- Written instruction:
The required output is every line from the beginning of the entries below through the line that includes "lower_tube_len = 136; // [110:1:300]", copied exactly.
### Entries provided ###
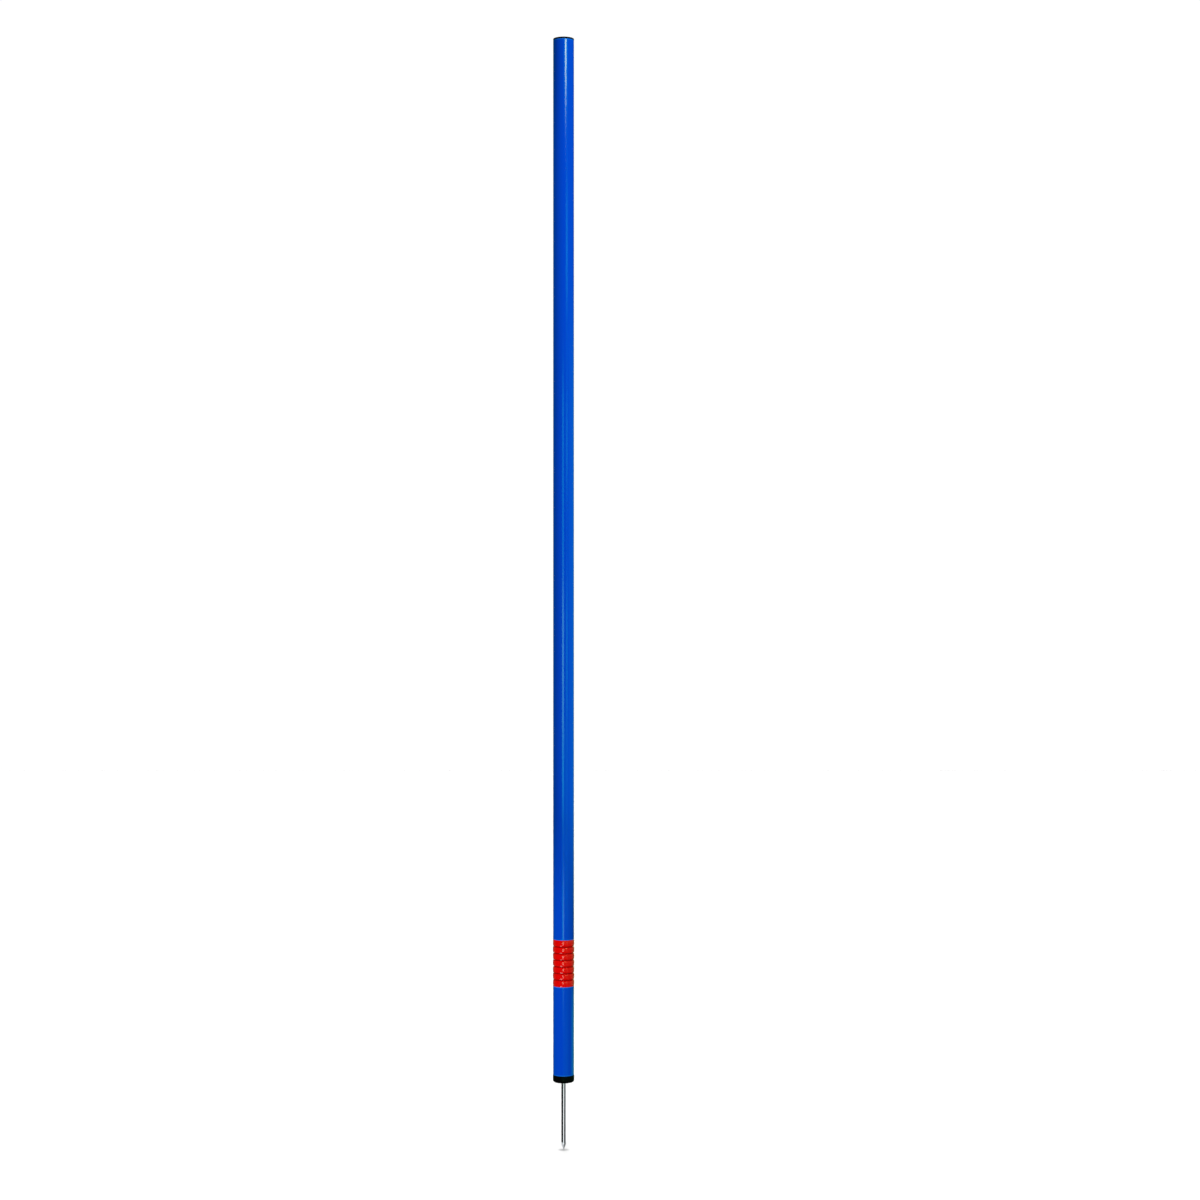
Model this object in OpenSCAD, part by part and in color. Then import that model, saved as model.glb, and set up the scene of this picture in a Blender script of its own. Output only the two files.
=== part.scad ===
// Slalom pole: a plastic tube on a steel ground spike, with a sprung rubber joint low down,
// so that the upper tube gives way when it is hit and stands up again.
// The origin is at ground level, in the middle of the foot cap's underside, and +Z is up.

/* [Tubes] */
// Outside diameter of both tubes
tube_d = 32; // [28:0.5:40]
// Wall thickness of both tubes
tube_wall = 1.8; // [1.2:0.1:2.4]
// Length of the tube above the joint
upper_tube_len = 1376; // [400:1:1800]
// Length of the tube below the joint
lower_tube_len = 136; // [110:1:300]

/* [Rubber boot] */
// Length of the boot that shows between the tubes
boot_len = 71; // [60:1:100]
// Number of grooves round the boot
groove_count = 6; // [3:1:8]
// Width of a groove at its mouth
groove_w = 1.8; // [1.5:0.1:3.5]
// Depth of a groove below the tube's surface
groove_depth = 1.9; // [1.5:0.1:2.4]
// How far the middle of a rib stands proud of the tube
rib_crown = 0.3; // [0.1:0.1:1]
// How far the edges of a rib fall below its middle
rib_fall = 0.6; // [0.3:0.1:1.4]
// Length of the sleeve that goes into each tube
sleeve_len = 30; // [22:1:36]
// Wall thickness of the sleeves
sleeve_wall = 2.6; // [2.2:0.1:3.4]

/* [Spring and plugs] */
// Thickness of the spring's wire
spring_wire = 3; // [2:0.1:4]
// Gap between neighbouring turns of the spring
turn_gap = 1; // [0.5:0.1:3]
// Clearance between the spring and the boot's bore
spring_room = 1; // [0.6:0.1:2]
// How deep the spring's seats lie inside the tubes
seat_depth = 8; // [4:1:14]
// Length of the spigots that hold the spring's ends
spigot_len = 18; // [8:1:24]
// Thickness of the flange behind each sleeve
plug_flange_t = 3; // [2:0.5:6]
// Wall thickness round the hollow of a plug
plug_wall = 5; // [3:0.5:6]
// Thickness of the plug between its hollow and the spring's seat
plug_floor = 4; // [2:0.5:8]

/* [Top cap] */
// Thickness of the top cap's rim
cap_rim_t = 2.5; // [1.2:0.1:6]
// Rounding of the top cap's upper edge
cap_round = 0.7; // [0.3:0.1:1.1]
// Length of the top cap's insert
cap_insert_len = 25; // [16:1:40]

/* [Foot cap] */
// Height of the foot cap below the tube
foot_h = 11; // [8:0.5:20]
// How far the foot cap stands proud of the tube
foot_proud = 0.3; // [0.1:0.1:2]
// Rounding of the foot cap's lower edge
foot_round = 3.5; // [1:0.1:4.5]
// Length of the foot cap's insert
foot_insert_len = 30; // [24:1:40]

/* [Cap inserts] */
// Wall thickness of both inserts
insert_wall = 2.2; // [1.4:0.1:3]
// Number of grip rings on each insert
ring_count = 3; // [1:1:4]
// Width of a grip ring at its foot
ring_w = 1.8; // [1:0.1:2.4]

/* [Ground spike] */
// Diameter of the spike
spike_d = 7; // [5:0.5:9]
// Length of the spike below the foot cap
spike_len = 104; // [60:1:200]
// Length of the four-sided point
point_len = 12; // [6:1:25]
// Diameter of the collar that is let into the foot cap
collar_d = 14; // [11:0.5:18]
// Thickness of the collar
collar_t = 2.5; // [1.5:0.1:4]
// Diameter of the threaded stud above the collar
stud_d = 6; // [4:0.5:8]
// Length of thread that stands out of the nut
stud_over = 2; // [1:0.5:4]

/* [Spike fixings] */
// Width of the flat washer's ring
washer_land = 3; // [2:0.1:3.6]
// Thickness of the flat washer
washer_t = 1.6; // [1:0.1:2.5]
// Width of the split washer's ring
split_land = 2.5; // [1.5:0.1:3]
// Thickness of the split washer
split_t = 1.6; // [1:0.1:2.5]
// Width of the cut through the split washer
split_cut = 0.8; // [0.4:0.1:1.5]
// Thickness of the nut's wall at its flats
nut_wall = 2; // [1.5:0.1:3]
// Height of the nut
nut_h = 5; // [3:0.5:8]

/* [Clearances] */
// Gap between a tube's end and the shoulder it meets
end_gap = 0.1; // [0.05:0.05:0.5]
// Radial clearance of the boot's sleeves and of the grip rings
snug = 0.05; // [0.02:0.01:0.1]
// Radial clearance of the inserts, flanges, collar and stud
loose = 0.15; // [0.1:0.05:0.3]
// Radial gap between the spring and its spigots
spigot_gap = 0.5; // [0.4:0.1:1]
// Gap between the spring's ends and their seats
seat_gap = 0.3; // [0.2:0.1:0.6]

/* [Hidden] */
tube_r = tube_d / 2;
tube_bore_r = tube_r - tube_wall;

// The height of each piece follows from the one below it
lower_tube_z = foot_h + end_gap;
boot_z = lower_tube_z + lower_tube_len + end_gap;
boot_top_z = boot_z + boot_len;
upper_tube_z = boot_top_z + end_gap;
cap_z = upper_tube_z + upper_tube_len + end_gap;

// The sleeves fill the tubes, and the plugs and the spring fill the boot
sleeve_r = tube_bore_r - snug;
boot_bore_r = sleeve_r - sleeve_wall;
plug_r = boot_bore_r - snug;
spring_r = boot_bore_r - spring_room - spring_wire / 2;
spigot_r = spring_r - spring_wire / 2 - spigot_gap;
spigot_chamfer = spigot_r / 6;
rib_pitch = boot_len / (groove_count + 1);
groove_floor_r = tube_r - groove_depth;
rib_steps = 8;
rib_power = 4;

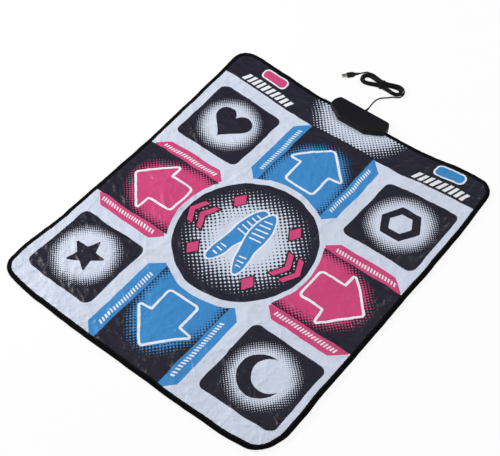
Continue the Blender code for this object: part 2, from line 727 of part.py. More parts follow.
def cord_notch_tool():
    """A round-topped slot through the lid's back wall for the strain relief."""
    half = RELIEF_GROOVE_RADIUS + LAYER_GAP
    angles = np.linspace(0, math.pi, ROUND_SEGMENTS // 2 + 1)
    arch = [(BOX_OFFSET + half * math.cos(a), CORD_EXIT_Z + half * math.sin(a)) for a in angles]
    section = arch + [(BOX_OFFSET - half, 0), (BOX_OFFSET + half, 0)]
    back = BOX_BACK[1]
    rings = [[(x, y, z) for x, z in section] for y in (back + LID_WALL, back - 2 * LID_WALL)]
    return add_cutter("cord_notch", ring_mesh("cord_notch", rings))


def build_box_screws():
    """Four pan-head screws, driven up from under the box."""
    bottom = head_bottom()
    shoulder = bottom + SCREW_HEAD_HEIGHT
    profile = [
        (0, shoulder + SCREW_LENGTH),
        (SCREW_SHANK_RADIUS * 0.6, shoulder + SCREW_LENGTH),
        (SCREW_SHANK_RADIUS, shoulder + SCREW_LENGTH - 2 * SCREW_SHANK_RADIUS),
        (SCREW_SHANK_RADIUS, shoulder),
        (SCREW_HEAD_RADIUS, shoulder),
        (SCREW_HEAD_RADIUS, bottom + SCREW_HEAD_HEIGHT / 2),
        (SCREW_HEAD_RADIUS * 0.7, bottom),
        (0, bottom),
    ]
    names = ("front_left", "front_right", "rear_left", "rear_right")
    for name, place in zip(names, screw_places()):
        turned(f"box_screw_{name}", profile, BRIGHT_STEEL, (*place, 0))


def build_board():
    """Circuit board with the film's tail clamped along its front edge."""
    front = board_front()
    centre = (BOX_OFFSET, front + BOARD_DEPTH / 2)
    holes = [circle(place, CLAMP_SCREW_RADIUS + SCREW_CLEARANCE, 12) for place in clamp_places()]
    edge = rounded_rectangle(centre, BOARD_WIDTH, BOARD_DEPTH, 0.001)
    flat_piece("circuit_board", [edge] + holes, BOARD_Z, BOARD_THICKNESS, BOARD_GREEN)
    clamp_y = clamp_places()[0][1]
    clamp_z = UPPER_FILM_Z + FILM_THICKNESS + LAYER_GAP
    bar = rounded_rectangle((BOX_OFFSET, clamp_y), CLAMP_WIDTH, CLAMP_DEPTH, 0.0015)
    flat_piece("clamp_bar", [bar] + holes, clamp_z, CLAMP_HEIGHT, WHITE_NYLON)
    head_z = clamp_z + CLAMP_HEIGHT + LAYER_GAP
    tip = LOWER_FILM_Z + 2 * LAYER_GAP
    profile = [
        (0, head_z + CLAMP_HEAD_HEIGHT),
        (CLAMP_HEAD_RADIUS * 0.7, head_z + CLAMP_HEAD_HEIGHT),
        (CLAMP_HEAD_RADIUS, head_z + CLAMP_HEAD_HEIGHT / 2),
        (CLAMP_HEAD_RADIUS, head_z),
        (CLAMP_SCREW_RADIUS, head_z),
        (CLAMP_SCREW_RADIUS, tip + CLAMP_SCREW_RADIUS),
        (0, tip),
    ]
    for name, place in zip(("left", "right"), clamp_places()):
        turned(f"clamp_screw_{name}", profile, BRIGHT_STEEL, (*place, 0), steps=12)


def build_components():
    """The chip under its blob of resin, the crystal and the capacitor."""
    seat = BOARD_TOP + LAYER_GAP
    row_y = board_front() + BOARD_DEPTH * 0.62
    angles = np.linspace(math.pi / 2, 0, 6)
    dome = [(CHIP_RADIUS * math.cos(a), seat + CHIP_HEIGHT * math.sin(a)) for a in angles]
    dome[0] = (0, seat + CHIP_HEIGHT)
    turned("chip_blob", dome + [(0, seat)], BLACK_EPOXY, (BOX_OFFSET + BOARD_WIDTH * 0.12, row_y, 0))
    crystal = rounded_rectangle(
        (BOX_OFFSET - BOARD_WIDTH * 0.2, row_y), CRYSTAL_LENGTH, CRYSTAL_WIDTH, CRYSTAL_WIDTH * 0.49
    )
    flat_piece("crystal", [crystal], seat, CRYSTAL_HEIGHT, BRIGHT_STEEL)
    can_top = seat + CAPACITOR_HEIGHT
    can = [
        (0, can_top - 0.0002),
        (CAPACITOR_RADIUS * 0.7, can_top - 0.0002),
        (CAPACITOR_RADIUS * 0.8, can_top),
        (CAPACITOR_RADIUS, can_top - 0.0004),
        (CAPACITOR_RADIUS, seat + 0.0012),
        (CAPACITOR_RADIUS * 0.9, seat + 0.0009),
        (CAPACITOR_RADIUS, seat + 0.0006),
        (CAPACITOR_RADIUS, seat),
        (0, seat),
    ]
    turned("capacitor", can, BLACK_EPOXY, (BOX_OFFSET + BOARD_WIDTH * 0.38, row_y, 0))


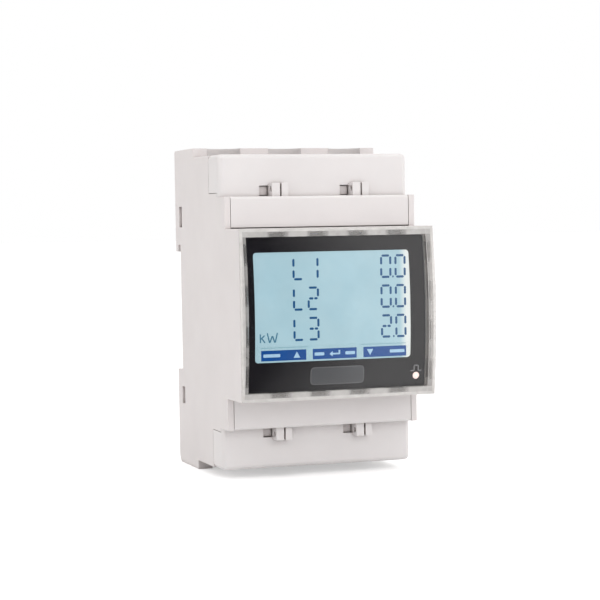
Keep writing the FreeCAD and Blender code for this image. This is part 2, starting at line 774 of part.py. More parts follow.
def display_board():
    """The board behind the display, with its driver chip and the lamps of the backlight."""
    front = "-display_depth - board_thick"
    piece(block("display_board", ("-width / 2 + 1.9", "width / 2 - 1.9"),
                (front, "-display_depth"), ("1.8 - nose_span / 2", "nose_span / 2 - 1.8")),
          "display_board")
    piece(block("display_driver_chip", ("6", "14"), ("-display_depth", "1.4 - display_depth"),
                ("-10", "-2")), "display_driver_chip")
    middle = "(glass_right - glass_left) / 2"
    lamps = [block(f"backlight_{number}", (f"{middle} + {shift} - 1.5", f"{middle} + {shift} + 1.5"),
                   (f"{front} - 1.1", front), ("1", "3"))
             for number, shift in enumerate((-12, 0, 12), 1)]
    piece(gather("backlight_leds", *lamps), "backlight_leds")


# Electronics behind the display

def main_board():
    """The measuring board, screwed to the four posts of the rear base."""
    body = doc.addObject("PartDesign::Body", "main_board")
    outline = rect("-width / 2 + 1.9", "width / 2 - 1.9", "0.4 - bay_span / 2", "bay_span / 2 - 0.4")
    front = "-board_depth - board_thick"
    grow(body, "laminate", "XZ_Plane", [outline], front, "-board_depth")
    holes = [(f"{side} * post_across", f"{end} * post_up", "pilot / 2 + 0.1")
             for side in (-1, 1) for end in (-1, 1)]
    carve(body, "screw_holes", "XZ_Plane", holes, front, "-board_depth")
    piece(body, "main_board")
    screws = []
    for number, (across, up, radius) in enumerate(holes, 1):
        head = rod(f"board_screw_head_{number}", "y", (across, f"{front} - 1.5", up), "1.5", "2.2")
        shank = rod(f"board_screw_shank_{number}", "y", (across, front, up), "8",
                    "pilot / 2 - 0.05")
        screws.append(fuse(f"board_screw_{number}", head, shank))
    piece(gather("board_screws", *screws), "board_screws")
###
- Answer to this exercise:
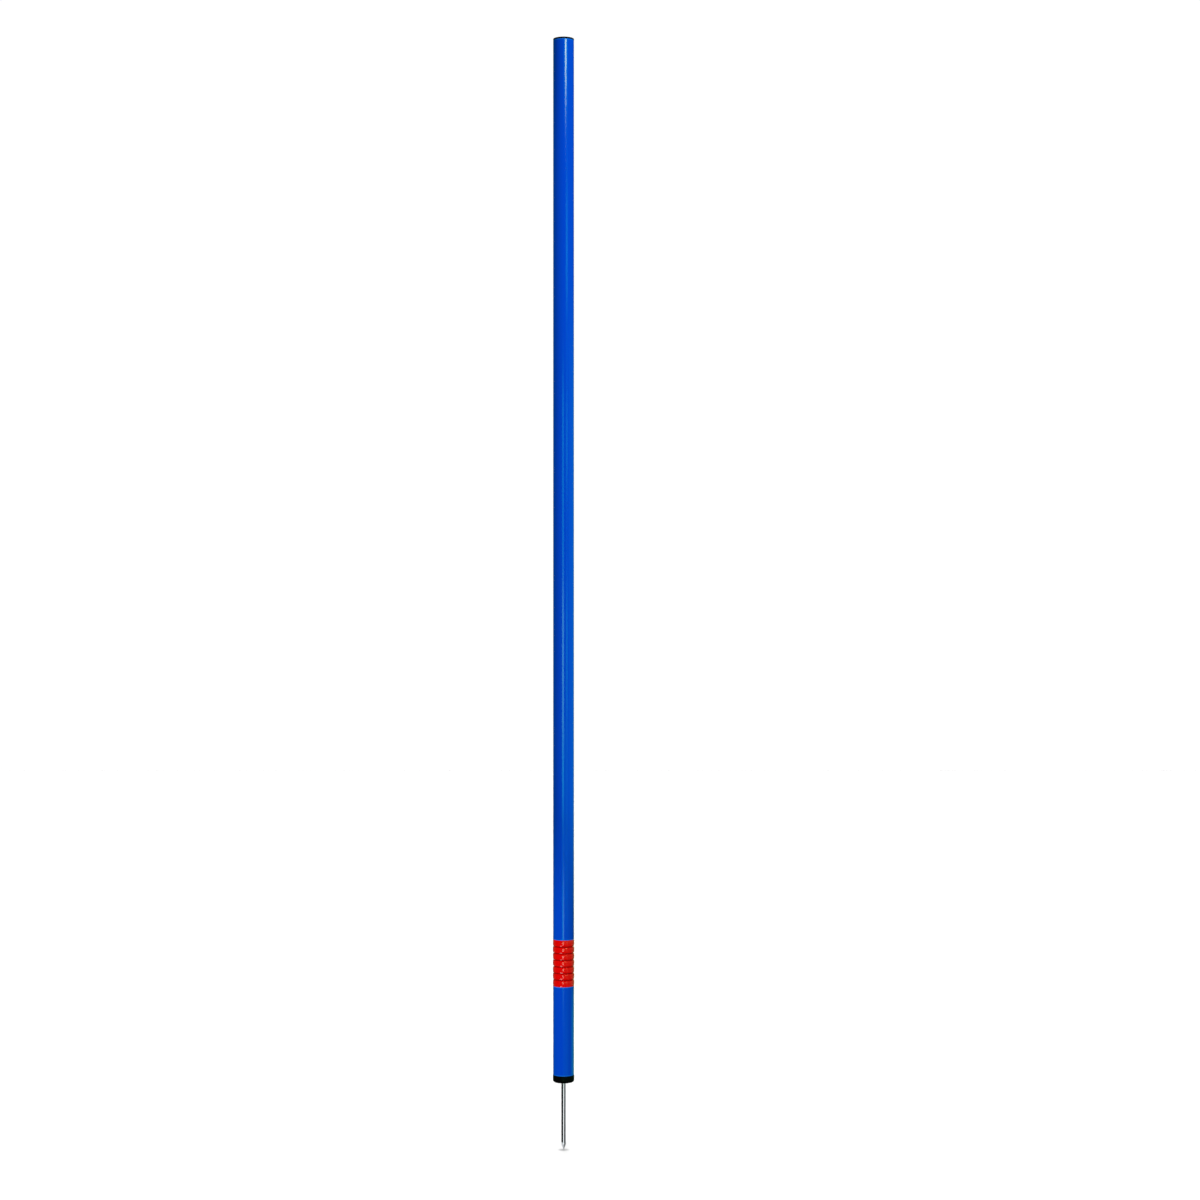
Model this object in OpenSCAD, part by part and in color. Then import that model, saved as model.glb, and set up the scene of this picture in a Blender script of its own. Output only the two files.
=== part.scad ===
// Slalom pole: a plastic tube on a steel ground spike, with a sprung rubber joint low down,
// so that the upper tube gives way when it is hit and stands up again.
// The origin is at ground level, in the middle of the foot cap's underside, and +Z is up.

/* [Tubes] */
// Outside diameter of both tubes
tube_d = 32; // [28:0.5:40]
// Wall thickness of both tubes
tube_wall = 1.8; // [1.2:0.1:2.4]
// Length of the tube above the joint
upper_tube_len = 1376; // [400:1:1800]
// Length of the tube below the joint
lower_tube_len = 136; // [110:1:300]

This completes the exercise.